The Carpathia Club also published cookbooks: one in 2001 that’s been on a shelf in my basement for a very long time, and one in the 1980s that Forest let me borrow. They were both created and published by the club’s Frauengruppe headed by Ierene Dietz, the current group leader.

Forest is a new member of the group, and she said the club relied on the ladies.

“They did all of the Kipful baking for festivals and all the strudel baking for events,” Forest said. “If we had a banquet, the ladies were the ones that baked the torten that were served.”

Forest said she guesses that the cookbooks were printed because they got so many requests for the recipes served at events. She recalled a walnut torte served that had a walnut sponge cake and chocolate mocha buttercream.

“It’s famous, right? So tell me how many thousands of times they got requested for that recipe?” Forest said. “So it’s in here.”

The recipes are passed down through generations of families.

“People who don’t even know their history of that region say, ‘Oh, my gosh. My grandmother made that cookie. We called it a Kipful,’” Forest said.

She went on to explain that when she heard the word Kipful she pictured a savory bread roll shaped like a crescent, but the person was talking about a nut cookie. She said a friend of the family said that her grandmother used to make the cookies.

“It was from her oma, right, and they didn’t even realize it’s such a cultural, regional recipe,” Forest said.

Sometimes, grandparents cook with measurements that aren’t precise. A lot of times it’s “a little bit of this and a little bit of that.” Forest said there is a little bit of that shown in the cookbook.

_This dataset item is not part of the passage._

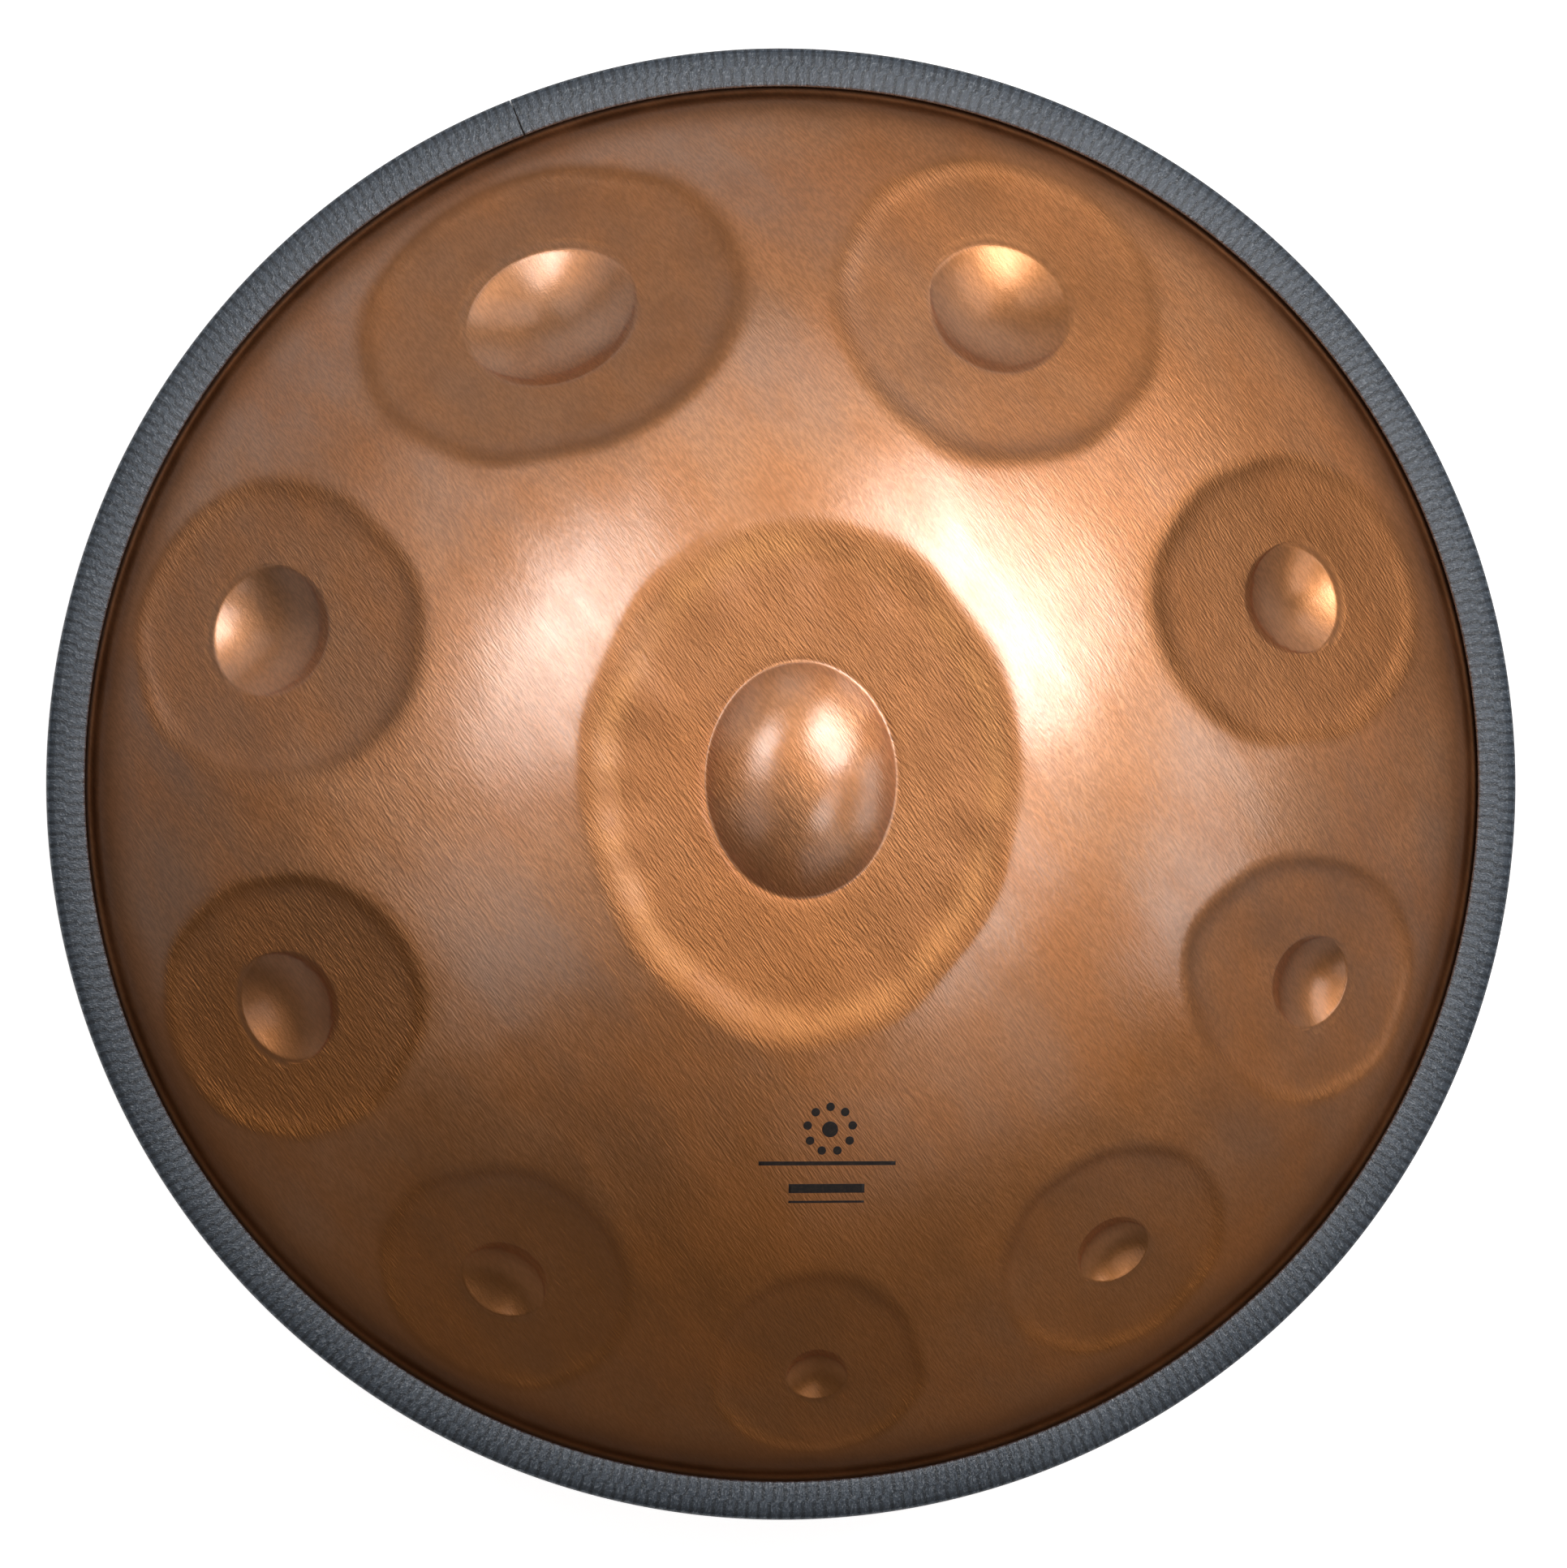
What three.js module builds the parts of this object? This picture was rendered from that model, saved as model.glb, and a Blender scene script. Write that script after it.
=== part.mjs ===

“Because they’re trying their best, they’ll say, ‘OK, a half a cup plus two tablespoons and a teaspoon,’” Forest said. “Because they’re trying to get it (right).”

She added that the recipes could differ due to humidity and that there are descriptions such as “until it looks like oatmeal” or “until it looks right.” Forest found that they were right as she was making the recipes.

For some people, the recipes are one of the memories they have of their grandparents.

The future generations are carrying on the recipes in the club, Forest said. She also said it’s one of the things that’s hard to do digitally.

“I can look something up on Pinterest and it looks beautiful, and I can try,” Forest said. “But it’s different, then, when you go to an event and a lady brings these fabulous cookies and you talk about it. It’s like, it connects you so much more than a picture and a telephone.”

I think of collecting these recipe books as collecting pieces of the people who created them. I don’t know what their life was like, but I get to see a little slice of it through the recipes they create and the ones they shared so future generations can carry on their traditions.

Cooking is a way I show my love to my friends and family and to have the opportunity to share in their recipes is something I will cherish for the rest of my life.

After the second or third time making Chrusciki with my grandmother, she asked why we needed to cook with her if we already had the recipe. When I heard these words, I thought it wasn’t about the recipe itself, but the time spent with her that truly mattered.